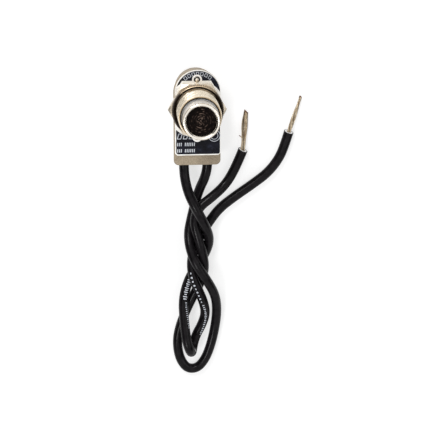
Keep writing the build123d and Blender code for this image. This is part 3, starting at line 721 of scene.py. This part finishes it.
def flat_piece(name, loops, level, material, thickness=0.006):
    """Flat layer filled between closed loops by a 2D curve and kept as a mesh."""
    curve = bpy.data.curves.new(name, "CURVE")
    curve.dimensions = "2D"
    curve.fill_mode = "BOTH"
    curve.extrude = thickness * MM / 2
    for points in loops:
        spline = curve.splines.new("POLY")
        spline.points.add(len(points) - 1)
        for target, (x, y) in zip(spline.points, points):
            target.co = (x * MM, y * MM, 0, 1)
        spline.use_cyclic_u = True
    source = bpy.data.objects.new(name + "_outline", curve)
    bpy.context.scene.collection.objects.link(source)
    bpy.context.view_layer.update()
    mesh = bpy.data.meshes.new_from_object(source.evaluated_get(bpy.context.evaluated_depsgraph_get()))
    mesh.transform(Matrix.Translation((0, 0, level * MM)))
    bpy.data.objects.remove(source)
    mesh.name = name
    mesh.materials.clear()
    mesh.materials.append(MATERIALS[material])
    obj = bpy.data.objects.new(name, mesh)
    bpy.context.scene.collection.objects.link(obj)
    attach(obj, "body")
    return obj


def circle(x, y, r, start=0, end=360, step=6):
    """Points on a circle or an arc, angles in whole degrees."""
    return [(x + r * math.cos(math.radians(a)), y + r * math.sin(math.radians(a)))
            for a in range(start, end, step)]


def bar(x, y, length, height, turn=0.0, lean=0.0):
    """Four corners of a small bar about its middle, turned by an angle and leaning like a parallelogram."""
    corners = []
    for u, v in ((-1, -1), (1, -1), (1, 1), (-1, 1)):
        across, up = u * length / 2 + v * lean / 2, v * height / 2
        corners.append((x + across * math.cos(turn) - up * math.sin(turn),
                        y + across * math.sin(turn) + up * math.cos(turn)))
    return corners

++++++

* **Task objective**:
Each line of the material above needs to be quoted exactly, please.

* **Written answer**:
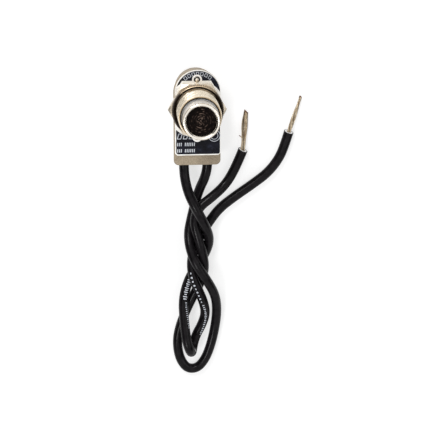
Keep writing the build123d and Blender code for this image. This is part 3, starting at line 721 of scene.py. This part finishes it.
def flat_piece(name, loops, level, material, thickness=0.006):
    """Flat layer filled between closed loops by a 2D curve and kept as a mesh."""
    curve = bpy.data.curves.new(name, "CURVE")
    curve.dimensions = "2D"
    curve.fill_mode = "BOTH"
    curve.extrude = thickness * MM / 2
    for points in loops:
        spline = curve.splines.new("POLY")
        spline.points.add(len(points) - 1)
        for target, (x, y) in zip(spline.points, points):
            target.co = (x * MM, y * MM, 0, 1)
        spline.use_cyclic_u = True
    source = bpy.data.objects.new(name + "_outline", curve)
    bpy.context.scene.collection.objects.link(source)
    bpy.context.view_layer.update()
    mesh = bpy.data.meshes.new_from_object(source.evaluated_get(bpy.context.evaluated_depsgraph_get()))
    mesh.transform(Matrix.Translation((0, 0, level * MM)))
    bpy.data.objects.remove(source)
    mesh.name = name
    mesh.materials.clear()
    mesh.materials.append(MATERIALS[material])
    obj = bpy.data.objects.new(name, mesh)
    bpy.context.scene.collection.objects.link(obj)
    attach(obj, "body")
    return obj


def circle(x, y, r, start=0, end=360, step=6):
    """Points on a circle or an arc, angles in whole degrees."""
    return [(x + r * math.cos(math.radians(a)), y + r * math.sin(math.radians(a)))
            for a in range(start, end, step)]


def bar(x, y, length, height, turn=0.0, lean=0.0):
    """Four corners of a small bar about its middle, turned by an angle and leaning like a parallelogram."""
    corners = []
    for u, v in ((-1, -1), (1, -1), (1, 1), (-1, 1)):
        across, up = u * length / 2 + v * lean / 2, v * height / 2
        corners.append((x + across * math.cos(turn) - up * math.sin(turn),
                        y + across * math.sin(turn) + up * math.cos(turn)))
    return corners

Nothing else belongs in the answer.